= Highlandlake, Colorado =

Unincorporated community in Weld County, CO, USA

Highlandlake is a tiny, unincorporated community in western Weld County, Colorado, U.S. It was founded in 1871 by "Deacon" Lorin Cassandre Mead on the eastern shore of a prairie pothole/buffalo wallow located about eight miles northeast of Longmont, Colorado.

==History==
Highlandlake was founded in 1871 by Lorin C. Mead. He came to Colorado, arriving on June 1, 1871, in The Chicago Colorado Colony later known as Longmont, with the idea of purchasing land in the Greeley, Weld County, area. After taking a stage to Greeley, where he found that the best land was already taken up, he returned by stage to Longmont. On the way the stage passed a prairie pothole. Standing near the edge of the water was an antelope.

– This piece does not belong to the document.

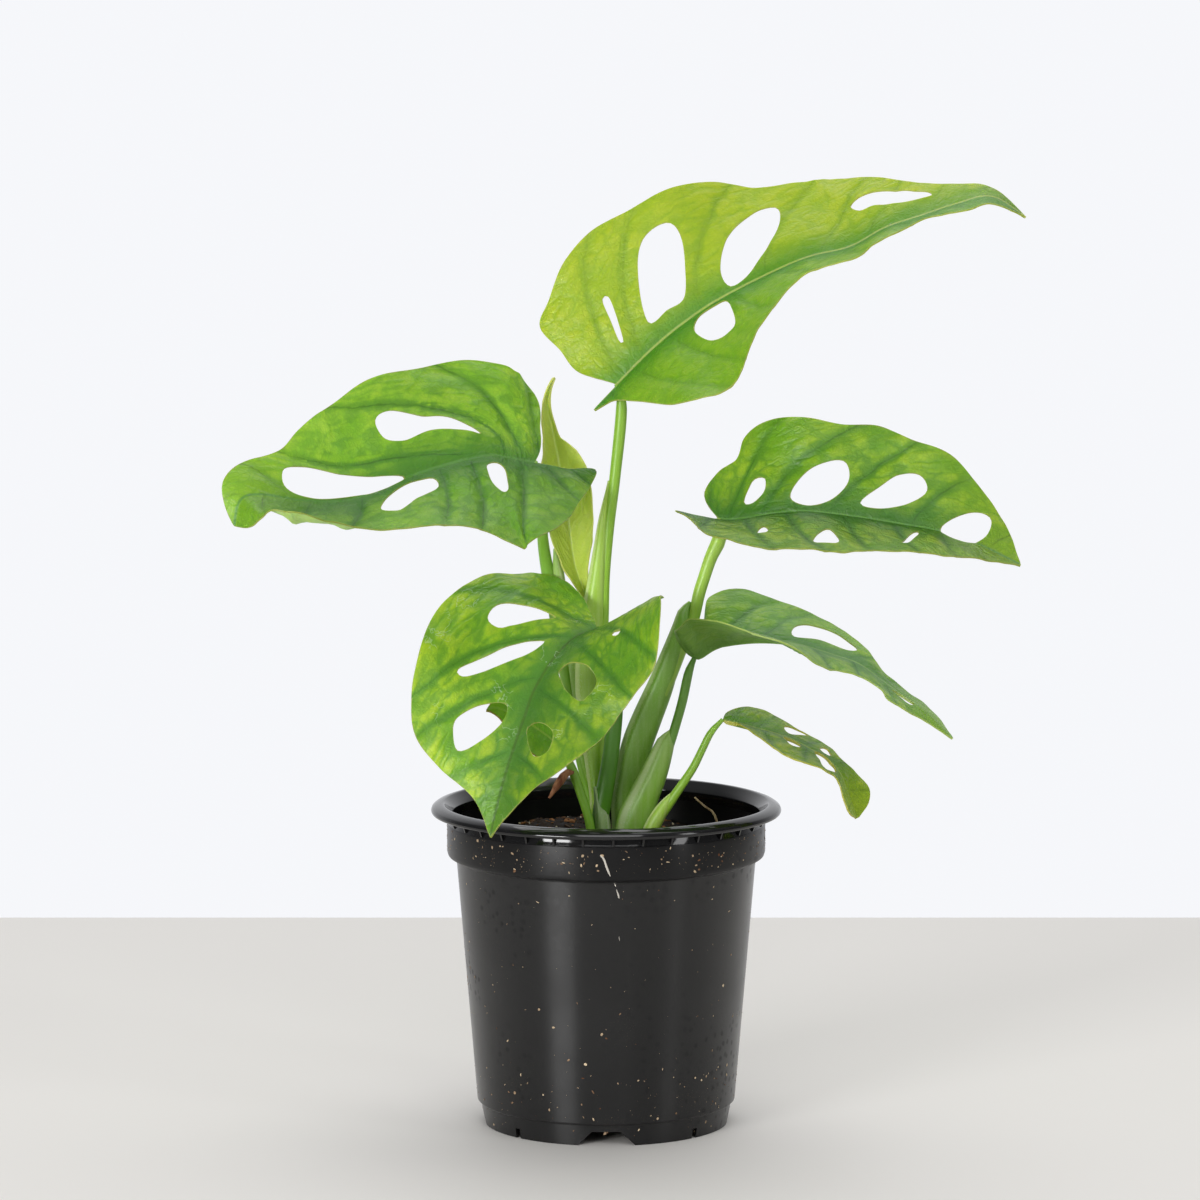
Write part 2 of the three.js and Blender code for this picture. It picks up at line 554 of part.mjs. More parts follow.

Lorin was taken with the area and upon his return to Longmont, filed on the land around the pothole which he named Highland Lake, now owned by the nearby town of Mead. He named the town that eventually grew up around the lake, Highlandlake (which at times can be quite confusing to many people), after the lake in Sir Walter Scott's "The Lady of the Lake." In 1906, the much anticipated railroad bypassed the town of Highlandlake. Within a few years, all of the businesses and most of the homes in Highlandlake were picked up and moved to the new townsite of Mead, CO. Today, Highlandlake is a small unincorporated community in Weld County, Colorado.